→ Written request
Each line below should be quoted exactly, please.

——

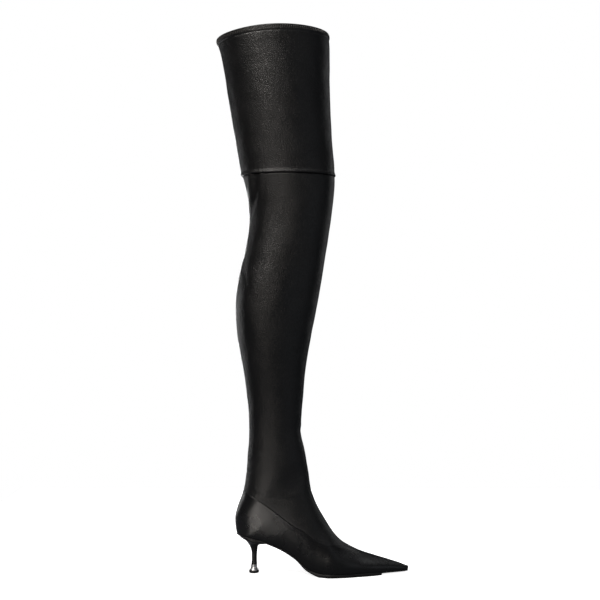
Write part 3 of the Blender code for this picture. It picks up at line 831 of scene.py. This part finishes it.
LEG_WAVES = table(
    "tall pitch stretch seed",
    (0.00085, 0.055, 0.7, 11),
    (0.00034, 0.024, 0.8, 12),
)
KNEE_PUFF = (0.00150, 0.0012, 0.0034)
HEM_GROOVE = (-0.00050, 0.0088, 0.0009)
HEM_RIDGE = (0.00016, 0.0066, 0.0020)
HEM_RIPPLE = (0.00010, 0.0100, 0.004)
LINE_PUFF = (0.00020, 0.0030, 0.0018)
BACK_SEAM = (-0.00025, 0.0, 0.0009)
THIGH_EDGE = 0.0011       # depth and reach of the thigh panel's folded lower edge
COLLAR_ROUND, COLLAR_DROP = 0.0012, 0.0011   # reach and depth of the collar's rounding
HEM_WALL = 0.0010         # what the turned hem adds to the wall
HEM_WIDTH = 0.0098
TUCK_SINK = 0.0017        # how deep the calf lies under the foot part's edge
KNEE_SINK = 0.0012        # how deep it lies under the thigh panel's edge
KNEE_TUCK = 0.0022        # height under that edge from which it sinks
LINING_GAP = 0.0004       # between the calf's lining and its back
PUCKER_FADE = 0.009       # height over which the knee seam's pucker dies away
CALF_PUCKER, THIGH_PUCKER = 0.00016, 0.00024
KNEE_ABOVE = 0.5          # height over which the calf may pucker
SEAM_FOOT = 0.13          # height at which the back seam starts


def leg_skin(grid):
    """Unevenness and folds that calf and thigh share."""
    relief = leg_relief(grid)
    for tall, pitch, stretch, seed in zip(*LEG_WAVES.values()):
        relief += tall * soft_waves(grid * np.array([1.0, 1.0, stretch]), pitch, int(seed))
    return relief


def back_seam(grid):
    """Fine groove down the middle of the back."""
    return ridge(grid[..., 1], *BACK_SEAM) * (grid[..., 0] < 0.02)


KNEE_Z = value("low_z", KNEE_ROW)


def calf_leather():
    """Calf: from under the foot part's edge to under the thigh panel's edge."""
    knee_top = KNEE_ROW + 0.10
    rows = rows_through(
        LINE_START, 0.0016, ANKLE_ROW, 0.0020, KNEE_ROW - 0.25, 0.0007, knee_top
    )
    sides = []
    for hand in WAY:
        grid, normal = side_rows(rows, hand, 84, "calf")
        far = line_distance(grid)
        sink = LAP * (1 - VAMP_FLAT * over_vamp(grid)) + TUCK_SINK * ease(-over_line(grid) / TUCK)
        near_knee = grid[..., 2] - KNEE_Z
        sink += KNEE_SINK * ease((near_knee + KNEE_TUCK) / 0.0030)
        pucker = np.exp(np.minimum(near_knee, 0) / PUCKER_FADE)
        pucker *= wave_round(leg_turn(grid), 9.0, 3)
        away = ease((far - 0.002) / 0.010)
        relief = -sink
        relief += away * leg_skin(grid)
        relief += away * foot_relief(grid)
        relief += CALF_PUCKER * pucker * (grid[..., 2] > KNEE_ABOVE)
        relief += ridge(far, *LINE_PUFF)
        relief += back_seam(grid) * (grid[..., 2] > SEAM_FOOT)
        sides.append(grid + normal * relief[..., None])
    points, faces = join_sides(sheet_of(sides))
    inner = []
    for hand in WAY:
        grid, normal = side_rows(even_rows(6.2, knee_top, 0.0075), hand, 30, "calf")
        inner.append(grid - normal * (LAP + SHAFT_WALL + LINING_GAP))
    more_points, more_faces = join_sides(sheet_of(inner))
    faces += [[i + len(points) for i in face] for face in more_faces]
    points = np.concatenate((points, more_points))
    made = piece("calf_leather", points, faces, LEATHER, "black_leather")
    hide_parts("shaft_calf")


def join_sides(sheet):
    """Weld the two sides of a sheet where they meet in front and behind."""
    return weld(sheet.reshape(-1, 3), sheet_faces(sheet))


def thigh_leather():
    """Thigh panel: folded lower edge on the knee seam, turned hem at the collar."""
    rows = rows_through(
        KNEE_ROW, 0.0005, KNEE_ROW + 0.25, 0.0019, COLLAR_ROW - 0.5, 0.0005, COLLAR_ROW
    )
    outer, inner = [], []
    for hand in WAY:
        grid, normal = side_rows(rows, hand, 96, "all")
        up = grid[..., 2] - KNEE_Z
        turn = leg_turn(grid)
        below = collar_below(rows, grid)
        top = rounded(below, COLLAR_ROUND)
        relief = -THIGH_EDGE * rounded(up, THIGH_EDGE)
        relief += ridge(up, *KNEE_PUFF)
        relief += THIGH_PUCKER * np.exp(-up / PUCKER_FADE) * wave_round(turn, 8.0, 4)
        away = ease((up - 0.003) / 0.012) * ease((below - 0.006) / 0.012)
        relief += away * leg_skin(grid)
        relief -= COLLAR_DROP * top
        relief += ridge(below, *HEM_GROOVE)
        relief += ridge(below, *HEM_RIDGE)
        relief += ridge(below, *HEM_RIPPLE) * wave_round(turn, 6.0, 8)
        relief += back_seam(grid)
        outer.append(grid + normal * relief[..., None])
        inside = SHAFT_WALL + HEM_WALL * ease((HEM_WIDTH - below) / 0.0008) - 0.0009 * top
        inner.append(grid - normal * inside[..., None])
    skin, lining = sheet_of(outer), sheet_of(inner)
    rows_out, columns = skin.shape[:2]
    count = rows_out * columns
    faces = [sheet_faces(skin), sheet_faces(lining, start=count)]
    for row in (0, rows_out - 1):
        ring = row * columns + np.arange(columns)
        strip = np.column_stack((ring[:-1], ring[1:], ring[1:] + count, ring[:-1] + count))
        faces.append(np.delete(strip, columns // 2 - 1, axis=0))
    points, faces = weld(
        np.concatenate((skin.reshape(-1, 3), lining.reshape(-1, 3))), np.concatenate(faces)
    )
    made = piece("thigh_leather", points, faces, LEATHER, "black_leather")
    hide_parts("shaft_thigh")


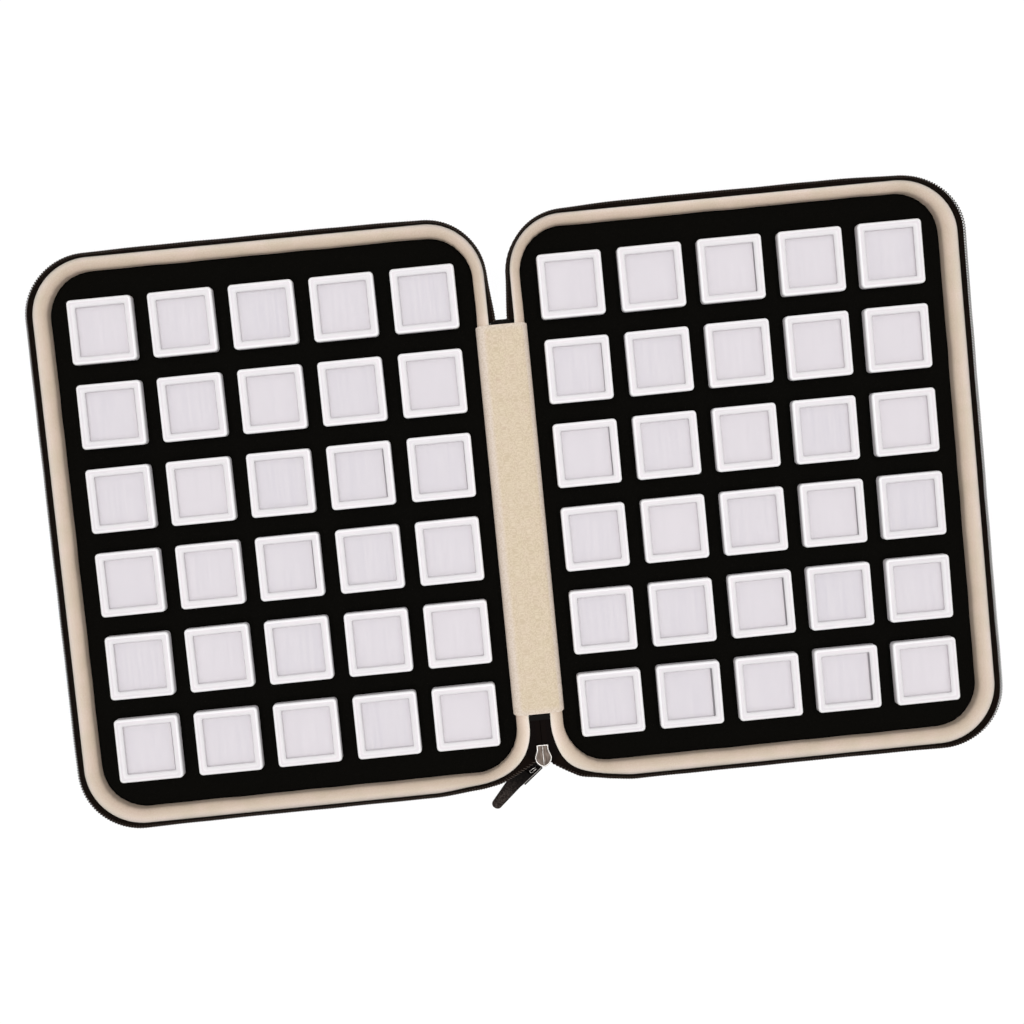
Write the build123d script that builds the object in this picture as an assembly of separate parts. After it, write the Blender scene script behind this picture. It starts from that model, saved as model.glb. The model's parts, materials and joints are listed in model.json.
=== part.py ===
from build123d import *

import math
import os

# Zippered storage case for sixty gem boxes, lying open on a table like a book.
# Millimetres. X runs across the open case, Y from its front (where the zip ends) to its back, Z up.
# The fold lines run along Y beside X = 0, and the origin is on the table under the middle of the outline.

# Gem boxes
columns = 5
rows = 6
box_side = 30.0
box_floor = 1.2
base_step = 0.8
base_height = 12.0
lip_height = 2.4
lip_wall = 1.2
lid_height = 5.5
lid_plate = 1.8
lid_wall = 1.1
lid_play = 0.2
window_frame = 3.6
window_bevel = 1.5
pane_thickness = 1.0
pane_play = 0.3
pad_play = 0.25
pad_headroom = 0.4

# Foam insert
box_above_foam = 7.0
pocket_play = 0.3
pocket_floor = 2.5
foam_play = 0.2
column_gap = 7.4
row_gap = 9.3
spine_margin = 8.8
outer_margin = 10.1
end_margin = 13.75

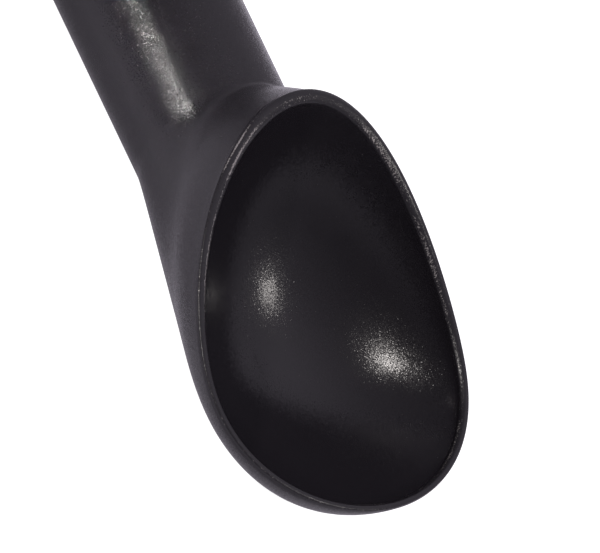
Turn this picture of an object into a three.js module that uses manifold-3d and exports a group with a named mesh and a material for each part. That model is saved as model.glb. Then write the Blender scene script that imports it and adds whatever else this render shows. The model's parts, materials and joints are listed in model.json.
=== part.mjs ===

——

→ Answer for this exercise
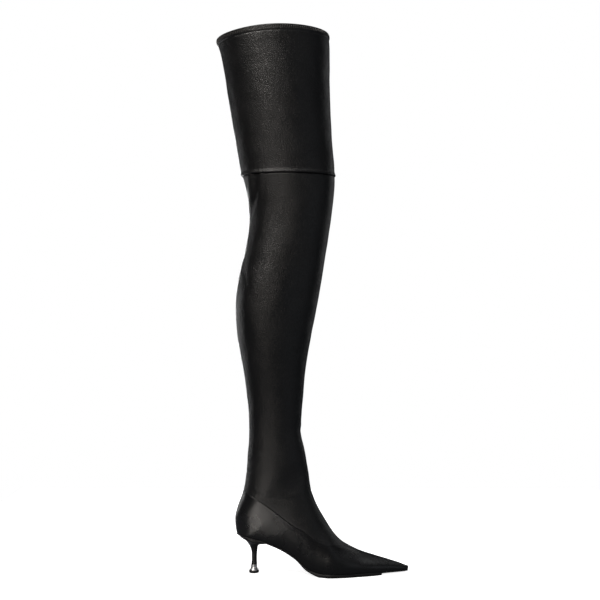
Write part 3 of the Blender code for this picture. It picks up at line 831 of scene.py. This part finishes it.
LEG_WAVES = table(
    "tall pitch stretch seed",
    (0.00085, 0.055, 0.7, 11),
    (0.00034, 0.024, 0.8, 12),
)
KNEE_PUFF = (0.00150, 0.0012, 0.0034)
HEM_GROOVE = (-0.00050, 0.0088, 0.0009)
HEM_RIDGE = (0.00016, 0.0066, 0.0020)
HEM_RIPPLE = (0.00010, 0.0100, 0.004)
LINE_PUFF = (0.00020, 0.0030, 0.0018)
BACK_SEAM = (-0.00025, 0.0, 0.0009)
THIGH_EDGE = 0.0011       # depth and reach of the thigh panel's folded lower edge
COLLAR_ROUND, COLLAR_DROP = 0.0012, 0.0011   # reach and depth of the collar's rounding
HEM_WALL = 0.0010         # what the turned hem adds to the wall
HEM_WIDTH = 0.0098
TUCK_SINK = 0.0017        # how deep the calf lies under the foot part's edge
KNEE_SINK = 0.0012        # how deep it lies under the thigh panel's edge
KNEE_TUCK = 0.0022        # height under that edge from which it sinks
LINING_GAP = 0.0004       # between the calf's lining and its back
PUCKER_FADE = 0.009       # height over which the knee seam's pucker dies away
CALF_PUCKER, THIGH_PUCKER = 0.00016, 0.00024
KNEE_ABOVE = 0.5          # height over which the calf may pucker
SEAM_FOOT = 0.13          # height at which the back seam starts


def leg_skin(grid):
    """Unevenness and folds that calf and thigh share."""
    relief = leg_relief(grid)
    for tall, pitch, stretch, seed in zip(*LEG_WAVES.values()):
        relief += tall * soft_waves(grid * np.array([1.0, 1.0, stretch]), pitch, int(seed))
    return relief


def back_seam(grid):
    """Fine groove down the middle of the back."""
    return ridge(grid[..., 1], *BACK_SEAM) * (grid[..., 0] < 0.02)


KNEE_Z = value("low_z", KNEE_ROW)


def calf_leather():
    """Calf: from under the foot part's edge to under the thigh panel's edge."""
    knee_top = KNEE_ROW + 0.10
    rows = rows_through(
        LINE_START, 0.0016, ANKLE_ROW, 0.0020, KNEE_ROW - 0.25, 0.0007, knee_top
    )
    sides = []
    for hand in WAY:
        grid, normal = side_rows(rows, hand, 84, "calf")
        far = line_distance(grid)
        sink = LAP * (1 - VAMP_FLAT * over_vamp(grid)) + TUCK_SINK * ease(-over_line(grid) / TUCK)
        near_knee = grid[..., 2] - KNEE_Z
        sink += KNEE_SINK * ease((near_knee + KNEE_TUCK) / 0.0030)
        pucker = np.exp(np.minimum(near_knee, 0) / PUCKER_FADE)
        pucker *= wave_round(leg_turn(grid), 9.0, 3)
        away = ease((far - 0.002) / 0.010)
        relief = -sink
        relief += away * leg_skin(grid)
        relief += away * foot_relief(grid)
        relief += CALF_PUCKER * pucker * (grid[..., 2] > KNEE_ABOVE)
        relief += ridge(far, *LINE_PUFF)
        relief += back_seam(grid) * (grid[..., 2] > SEAM_FOOT)
        sides.append(grid + normal * relief[..., None])
    points, faces = join_sides(sheet_of(sides))
    inner = []
    for hand in WAY:
        grid, normal = side_rows(even_rows(6.2, knee_top, 0.0075), hand, 30, "calf")
        inner.append(grid - normal * (LAP + SHAFT_WALL + LINING_GAP))
    more_points, more_faces = join_sides(sheet_of(inner))
    faces += [[i + len(points) for i in face] for face in more_faces]
    points = np.concatenate((points, more_points))
    made = piece("calf_leather", points, faces, LEATHER, "black_leather")
    hide_parts("shaft_calf")


def join_sides(sheet):
    """Weld the two sides of a sheet where they meet in front and behind."""
    return weld(sheet.reshape(-1, 3), sheet_faces(sheet))


def thigh_leather():
    """Thigh panel: folded lower edge on the knee seam, turned hem at the collar."""
    rows = rows_through(
        KNEE_ROW, 0.0005, KNEE_ROW + 0.25, 0.0019, COLLAR_ROW - 0.5, 0.0005, COLLAR_ROW
    )
    outer, inner = [], []
    for hand in WAY:
        grid, normal = side_rows(rows, hand, 96, "all")
        up = grid[..., 2] - KNEE_Z
        turn = leg_turn(grid)
        below = collar_below(rows, grid)
        top = rounded(below, COLLAR_ROUND)
        relief = -THIGH_EDGE * rounded(up, THIGH_EDGE)
        relief += ridge(up, *KNEE_PUFF)
        relief += THIGH_PUCKER * np.exp(-up / PUCKER_FADE) * wave_round(turn, 8.0, 4)
        away = ease((up - 0.003) / 0.012) * ease((below - 0.006) / 0.012)
        relief += away * leg_skin(grid)
        relief -= COLLAR_DROP * top
        relief += ridge(below, *HEM_GROOVE)
        relief += ridge(below, *HEM_RIDGE)
        relief += ridge(below, *HEM_RIPPLE) * wave_round(turn, 6.0, 8)
        relief += back_seam(grid)
        outer.append(grid + normal * relief[..., None])
        inside = SHAFT_WALL + HEM_WALL * ease((HEM_WIDTH - below) / 0.0008) - 0.0009 * top
        inner.append(grid - normal * inside[..., None])
    skin, lining = sheet_of(outer), sheet_of(inner)
    rows_out, columns = skin.shape[:2]
    count = rows_out * columns
    faces = [sheet_faces(skin), sheet_faces(lining, start=count)]
    for row in (0, rows_out - 1):
        ring = row * columns + np.arange(columns)
        strip = np.column_stack((ring[:-1], ring[1:], ring[1:] + count, ring[:-1] + count))
        faces.append(np.delete(strip, columns // 2 - 1, axis=0))
    points, faces = weld(
        np.concatenate((skin.reshape(-1, 3), lining.reshape(-1, 3))), np.concatenate(faces)
    )
    made = piece("thigh_leather", points, faces, LEATHER, "black_leather")
    hide_parts("shaft_thigh")


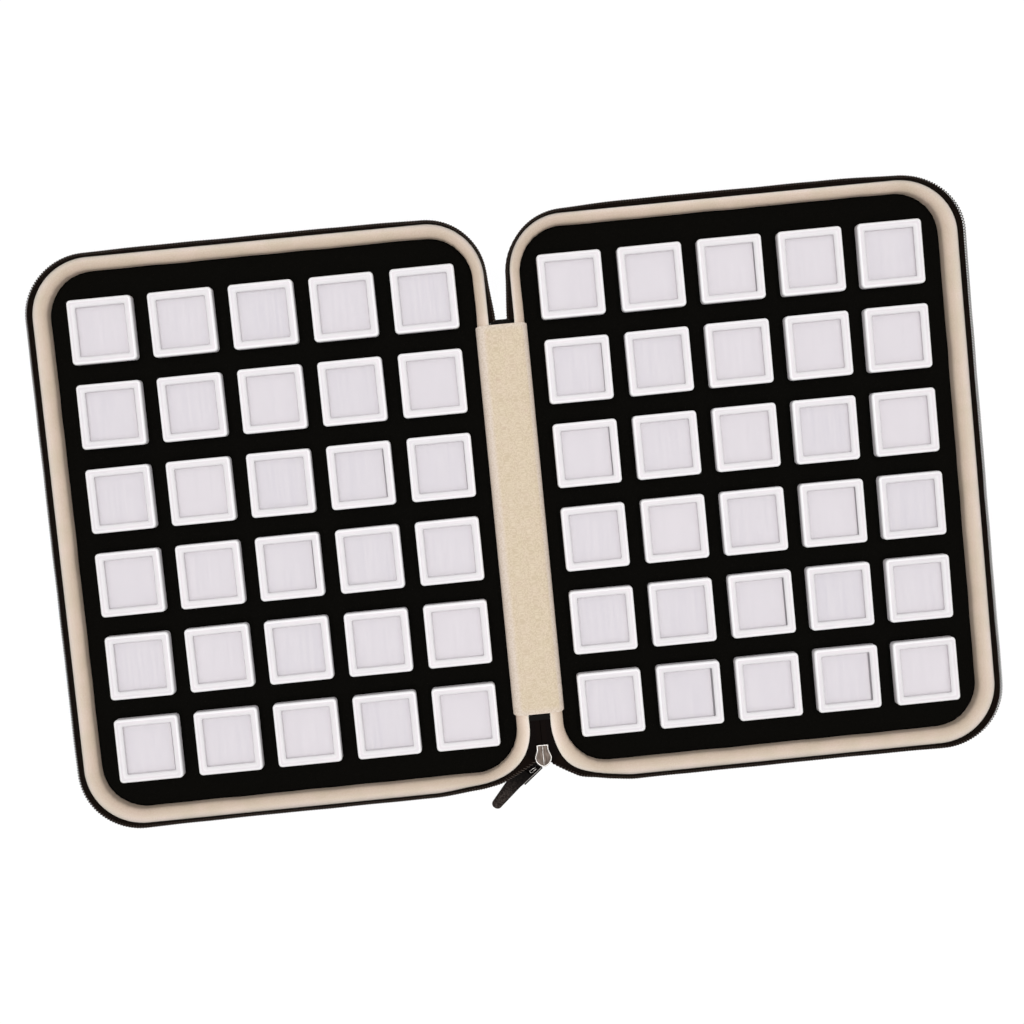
Write the build123d script that builds the object in this picture as an assembly of separate parts. After it, write the Blender scene script behind this picture. It starts from that model, saved as model.glb. The model's parts, materials and joints are listed in model.json.
=== part.py ===
from build123d import *

import math
import os

# Zippered storage case for sixty gem boxes, lying open on a table like a book.
# Millimetres. X runs across the open case, Y from its front (where the zip ends) to its back, Z up.
# The fold lines run along Y beside X = 0, and the origin is on the table under the middle of the outline.

# Gem boxes
columns = 5
rows = 6
box_side = 30.0
box_floor = 1.2
base_step = 0.8
base_height = 12.0
lip_height = 2.4
lip_wall = 1.2
lid_height = 5.5
lid_plate = 1.8
lid_wall = 1.1
lid_play = 0.2
window_frame = 3.6
window_bevel = 1.5
pane_thickness = 1.0
pane_play = 0.3
pad_play = 0.25
pad_headroom = 0.4

# Foam insert
box_above_foam = 7.0
pocket_play = 0.3
pocket_floor = 2.5
foam_play = 0.2
column_gap = 7.4
row_gap = 9.3
spine_margin = 8.8
outer_margin = 10.1
end_margin = 13.75

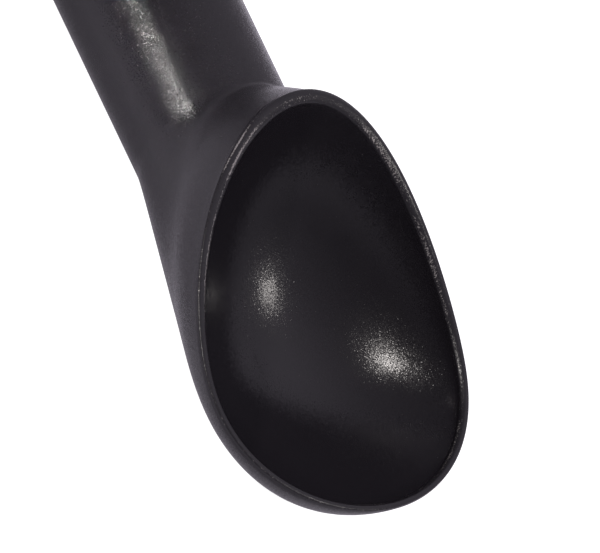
Turn this picture of an object into a three.js module that uses manifold-3d and exports a group with a named mesh and a material for each part. That model is saved as model.glb. Then write the Blender scene script that imports it and adds whatever else this render shows. The model's parts, materials and joints are listed in model.json.
=== part.mjs ===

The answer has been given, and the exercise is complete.